--- begin COLLECTED MATERIAL ---

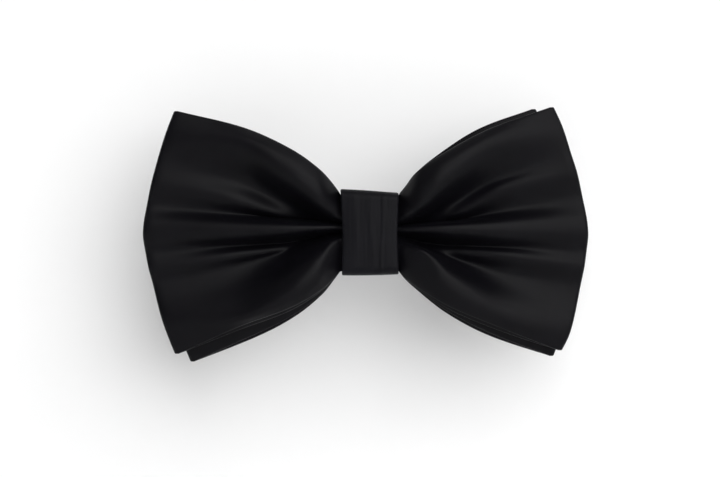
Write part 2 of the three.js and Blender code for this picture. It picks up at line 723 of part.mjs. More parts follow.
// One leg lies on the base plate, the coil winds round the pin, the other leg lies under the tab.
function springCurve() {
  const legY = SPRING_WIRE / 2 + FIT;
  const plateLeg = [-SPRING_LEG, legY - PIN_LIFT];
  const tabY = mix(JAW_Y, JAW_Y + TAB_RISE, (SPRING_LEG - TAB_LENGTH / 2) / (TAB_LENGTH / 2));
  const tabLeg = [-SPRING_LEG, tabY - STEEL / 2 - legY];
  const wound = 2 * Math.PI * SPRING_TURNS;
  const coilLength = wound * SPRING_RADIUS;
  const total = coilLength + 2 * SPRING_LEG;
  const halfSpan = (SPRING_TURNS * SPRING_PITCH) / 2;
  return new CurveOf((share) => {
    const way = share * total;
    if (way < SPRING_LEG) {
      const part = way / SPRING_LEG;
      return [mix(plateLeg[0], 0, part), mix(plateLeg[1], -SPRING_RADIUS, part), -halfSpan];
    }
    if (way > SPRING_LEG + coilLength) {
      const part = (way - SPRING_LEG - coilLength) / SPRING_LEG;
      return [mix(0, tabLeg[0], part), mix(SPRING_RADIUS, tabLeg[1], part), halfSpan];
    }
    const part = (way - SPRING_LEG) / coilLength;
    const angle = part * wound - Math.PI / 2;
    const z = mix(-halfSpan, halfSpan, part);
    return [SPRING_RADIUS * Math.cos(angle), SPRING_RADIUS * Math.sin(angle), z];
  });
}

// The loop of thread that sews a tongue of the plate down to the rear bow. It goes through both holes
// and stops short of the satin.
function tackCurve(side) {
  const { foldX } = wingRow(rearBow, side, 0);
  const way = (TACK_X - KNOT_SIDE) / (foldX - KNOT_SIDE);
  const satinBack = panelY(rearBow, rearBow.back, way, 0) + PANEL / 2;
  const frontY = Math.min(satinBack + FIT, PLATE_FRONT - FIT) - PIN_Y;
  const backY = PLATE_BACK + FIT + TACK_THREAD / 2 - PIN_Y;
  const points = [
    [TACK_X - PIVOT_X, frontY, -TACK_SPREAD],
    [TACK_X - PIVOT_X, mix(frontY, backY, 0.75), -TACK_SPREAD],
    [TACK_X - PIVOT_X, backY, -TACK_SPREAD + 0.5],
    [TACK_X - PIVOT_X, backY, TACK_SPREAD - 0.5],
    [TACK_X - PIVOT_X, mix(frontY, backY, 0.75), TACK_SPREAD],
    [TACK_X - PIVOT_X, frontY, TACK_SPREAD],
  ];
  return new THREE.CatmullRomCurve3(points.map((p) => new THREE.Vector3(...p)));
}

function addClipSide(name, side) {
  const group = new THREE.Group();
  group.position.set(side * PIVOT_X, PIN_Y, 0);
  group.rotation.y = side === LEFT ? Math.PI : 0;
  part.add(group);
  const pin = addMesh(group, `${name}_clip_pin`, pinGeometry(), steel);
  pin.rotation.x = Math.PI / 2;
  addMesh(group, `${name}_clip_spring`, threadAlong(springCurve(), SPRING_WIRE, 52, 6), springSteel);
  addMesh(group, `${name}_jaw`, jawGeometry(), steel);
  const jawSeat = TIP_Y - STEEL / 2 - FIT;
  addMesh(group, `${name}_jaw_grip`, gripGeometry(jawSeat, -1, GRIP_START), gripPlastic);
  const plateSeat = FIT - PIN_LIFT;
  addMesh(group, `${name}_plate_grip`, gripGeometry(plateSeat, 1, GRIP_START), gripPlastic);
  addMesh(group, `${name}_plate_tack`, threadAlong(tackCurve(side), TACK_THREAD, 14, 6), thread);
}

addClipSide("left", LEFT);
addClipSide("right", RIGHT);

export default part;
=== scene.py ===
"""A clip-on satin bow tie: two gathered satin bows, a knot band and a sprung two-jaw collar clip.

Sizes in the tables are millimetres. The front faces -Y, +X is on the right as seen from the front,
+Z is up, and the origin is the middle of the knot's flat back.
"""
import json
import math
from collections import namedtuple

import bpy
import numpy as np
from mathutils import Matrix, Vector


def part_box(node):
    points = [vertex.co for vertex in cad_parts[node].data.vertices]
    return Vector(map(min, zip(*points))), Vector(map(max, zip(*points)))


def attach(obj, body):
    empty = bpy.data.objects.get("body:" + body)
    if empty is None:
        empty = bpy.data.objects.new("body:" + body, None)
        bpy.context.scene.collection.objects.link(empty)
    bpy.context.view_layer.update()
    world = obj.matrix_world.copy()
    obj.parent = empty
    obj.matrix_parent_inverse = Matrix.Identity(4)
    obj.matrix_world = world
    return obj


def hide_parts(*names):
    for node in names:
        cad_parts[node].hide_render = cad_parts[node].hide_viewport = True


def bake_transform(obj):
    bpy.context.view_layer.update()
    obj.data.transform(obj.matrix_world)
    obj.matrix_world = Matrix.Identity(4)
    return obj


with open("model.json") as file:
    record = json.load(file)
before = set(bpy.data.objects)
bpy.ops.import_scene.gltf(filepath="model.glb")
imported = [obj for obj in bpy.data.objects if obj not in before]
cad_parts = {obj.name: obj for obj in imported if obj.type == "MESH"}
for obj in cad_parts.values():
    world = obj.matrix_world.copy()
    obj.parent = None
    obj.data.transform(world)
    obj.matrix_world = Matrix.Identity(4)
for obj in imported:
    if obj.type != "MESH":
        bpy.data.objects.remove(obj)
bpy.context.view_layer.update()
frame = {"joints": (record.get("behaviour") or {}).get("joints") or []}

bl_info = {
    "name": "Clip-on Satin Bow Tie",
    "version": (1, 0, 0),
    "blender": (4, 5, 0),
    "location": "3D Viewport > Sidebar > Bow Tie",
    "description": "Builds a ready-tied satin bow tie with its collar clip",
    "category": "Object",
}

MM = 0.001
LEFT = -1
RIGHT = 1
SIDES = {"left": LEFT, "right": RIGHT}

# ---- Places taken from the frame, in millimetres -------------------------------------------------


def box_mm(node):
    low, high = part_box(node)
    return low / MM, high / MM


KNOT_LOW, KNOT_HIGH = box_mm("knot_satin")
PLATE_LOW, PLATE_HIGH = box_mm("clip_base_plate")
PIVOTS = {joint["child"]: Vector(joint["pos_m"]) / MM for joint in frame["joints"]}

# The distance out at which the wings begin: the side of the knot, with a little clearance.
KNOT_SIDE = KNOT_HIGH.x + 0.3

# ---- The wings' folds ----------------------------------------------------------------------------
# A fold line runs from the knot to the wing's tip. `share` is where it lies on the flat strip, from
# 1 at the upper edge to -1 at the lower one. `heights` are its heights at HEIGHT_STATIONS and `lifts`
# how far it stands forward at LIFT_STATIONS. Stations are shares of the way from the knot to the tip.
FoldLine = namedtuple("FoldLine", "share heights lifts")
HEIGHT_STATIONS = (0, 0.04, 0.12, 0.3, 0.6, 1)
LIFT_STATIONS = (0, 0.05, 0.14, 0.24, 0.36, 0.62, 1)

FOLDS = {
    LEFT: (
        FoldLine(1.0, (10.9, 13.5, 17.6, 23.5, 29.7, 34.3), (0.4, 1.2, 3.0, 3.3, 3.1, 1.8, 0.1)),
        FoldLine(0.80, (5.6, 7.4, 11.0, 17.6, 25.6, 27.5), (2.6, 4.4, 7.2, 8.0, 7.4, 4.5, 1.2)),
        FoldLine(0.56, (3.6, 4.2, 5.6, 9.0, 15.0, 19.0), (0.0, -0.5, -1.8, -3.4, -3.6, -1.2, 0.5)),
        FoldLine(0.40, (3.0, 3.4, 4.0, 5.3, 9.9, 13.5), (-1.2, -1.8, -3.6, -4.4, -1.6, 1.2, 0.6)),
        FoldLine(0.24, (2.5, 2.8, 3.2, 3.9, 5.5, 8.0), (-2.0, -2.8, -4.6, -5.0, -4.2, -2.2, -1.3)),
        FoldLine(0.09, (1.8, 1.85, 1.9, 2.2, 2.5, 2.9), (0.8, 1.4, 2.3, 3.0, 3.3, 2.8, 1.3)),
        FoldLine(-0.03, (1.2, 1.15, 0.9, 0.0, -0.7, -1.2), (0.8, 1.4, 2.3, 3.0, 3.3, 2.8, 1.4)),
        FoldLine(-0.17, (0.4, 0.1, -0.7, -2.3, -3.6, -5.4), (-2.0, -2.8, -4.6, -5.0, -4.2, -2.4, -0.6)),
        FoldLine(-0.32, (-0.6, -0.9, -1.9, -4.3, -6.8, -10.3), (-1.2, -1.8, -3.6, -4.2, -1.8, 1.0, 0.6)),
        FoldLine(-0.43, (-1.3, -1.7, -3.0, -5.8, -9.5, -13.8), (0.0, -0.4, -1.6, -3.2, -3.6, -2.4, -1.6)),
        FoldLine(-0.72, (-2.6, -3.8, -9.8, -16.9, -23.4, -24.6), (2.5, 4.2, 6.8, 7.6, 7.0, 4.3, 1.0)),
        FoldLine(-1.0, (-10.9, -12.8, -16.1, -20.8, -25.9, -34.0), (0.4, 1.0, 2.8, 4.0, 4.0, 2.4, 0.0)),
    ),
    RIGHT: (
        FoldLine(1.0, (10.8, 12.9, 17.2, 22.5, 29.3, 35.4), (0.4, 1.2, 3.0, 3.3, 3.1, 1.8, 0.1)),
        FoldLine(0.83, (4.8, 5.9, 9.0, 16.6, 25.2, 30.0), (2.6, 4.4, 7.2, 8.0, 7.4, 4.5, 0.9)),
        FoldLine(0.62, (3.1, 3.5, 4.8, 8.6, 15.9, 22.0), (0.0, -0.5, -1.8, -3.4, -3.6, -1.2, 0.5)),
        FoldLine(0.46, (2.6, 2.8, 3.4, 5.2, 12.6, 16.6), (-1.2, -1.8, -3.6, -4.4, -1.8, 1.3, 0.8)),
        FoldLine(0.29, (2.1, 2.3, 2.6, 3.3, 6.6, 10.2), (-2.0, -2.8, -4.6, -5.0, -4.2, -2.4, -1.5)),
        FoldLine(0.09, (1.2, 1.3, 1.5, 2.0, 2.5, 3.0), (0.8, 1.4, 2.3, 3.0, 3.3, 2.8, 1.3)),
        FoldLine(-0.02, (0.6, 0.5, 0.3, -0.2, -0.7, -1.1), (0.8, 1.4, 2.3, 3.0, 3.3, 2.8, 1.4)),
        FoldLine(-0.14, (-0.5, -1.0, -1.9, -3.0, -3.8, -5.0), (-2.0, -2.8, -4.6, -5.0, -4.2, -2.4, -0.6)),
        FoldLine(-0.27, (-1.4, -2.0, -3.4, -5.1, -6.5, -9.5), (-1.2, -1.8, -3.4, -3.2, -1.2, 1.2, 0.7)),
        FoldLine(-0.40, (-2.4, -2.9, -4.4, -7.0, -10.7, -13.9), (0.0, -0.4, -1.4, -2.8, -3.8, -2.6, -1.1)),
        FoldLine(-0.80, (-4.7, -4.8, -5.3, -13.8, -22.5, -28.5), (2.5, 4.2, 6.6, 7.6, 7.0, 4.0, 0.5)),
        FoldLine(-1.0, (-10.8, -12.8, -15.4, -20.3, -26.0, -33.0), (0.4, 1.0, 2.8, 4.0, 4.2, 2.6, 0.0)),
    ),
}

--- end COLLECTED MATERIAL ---

STATED EXERCISE:
Write the lines again exactly, beginning at the line that has "function addClipSide(name, side)" and stopping after the line that has "cad_parts[node].hide_render = cad_parts[node].hide_viewport"; include no other lines.

COMPLETED EXERCISE:
function addClipSide(name, side) {
  const group = new THREE.Group();
  group.position.set(side * PIVOT_X, PIN_Y, 0);
  group.rotation.y = side === LEFT ? Math.PI : 0;
  part.add(group);
  const pin = addMesh(group, `${name}_clip_pin`, pinGeometry(), steel);
  pin.rotation.x = Math.PI / 2;
  addMesh(group, `${name}_clip_spring`, threadAlong(springCurve(), SPRING_WIRE, 52, 6), springSteel);
  addMesh(group, `${name}_jaw`, jawGeometry(), steel);
  const jawSeat = TIP_Y - STEEL / 2 - FIT;
  addMesh(group, `${name}_jaw_grip`, gripGeometry(jawSeat, -1, GRIP_START), gripPlastic);
  const plateSeat = FIT - PIN_LIFT;
  addMesh(group, `${name}_plate_grip`, gripGeometry(plateSeat, 1, GRIP_START), gripPlastic);
  addMesh(group, `${name}_plate_tack`, threadAlong(tackCurve(side), TACK_THREAD, 14, 6), thread);
}

addClipSide("left", LEFT);
addClipSide("right", RIGHT);

export default part;
=== scene.py ===
"""A clip-on satin bow tie: two gathered satin bows, a knot band and a sprung two-jaw collar clip.

Sizes in the tables are millimetres. The front faces -Y, +X is on the right as seen from the front,
+Z is up, and the origin is the middle of the knot's flat back.
"""
import json
import math
from collections import namedtuple

import bpy
import numpy as np
from mathutils import Matrix, Vector


def part_box(node):
    points = [vertex.co for vertex in cad_parts[node].data.vertices]
    return Vector(map(min, zip(*points))), Vector(map(max, zip(*points)))


def attach(obj, body):
    empty = bpy.data.objects.get("body:" + body)
    if empty is None:
        empty = bpy.data.objects.new("body:" + body, None)
        bpy.context.scene.collection.objects.link(empty)
    bpy.context.view_layer.update()
    world = obj.matrix_world.copy()
    obj.parent = empty
    obj.matrix_parent_inverse = Matrix.Identity(4)
    obj.matrix_world = world
    return obj


def hide_parts(*names):
    for node in names:
        cad_parts[node].hide_render = cad_parts[node].hide_viewport = True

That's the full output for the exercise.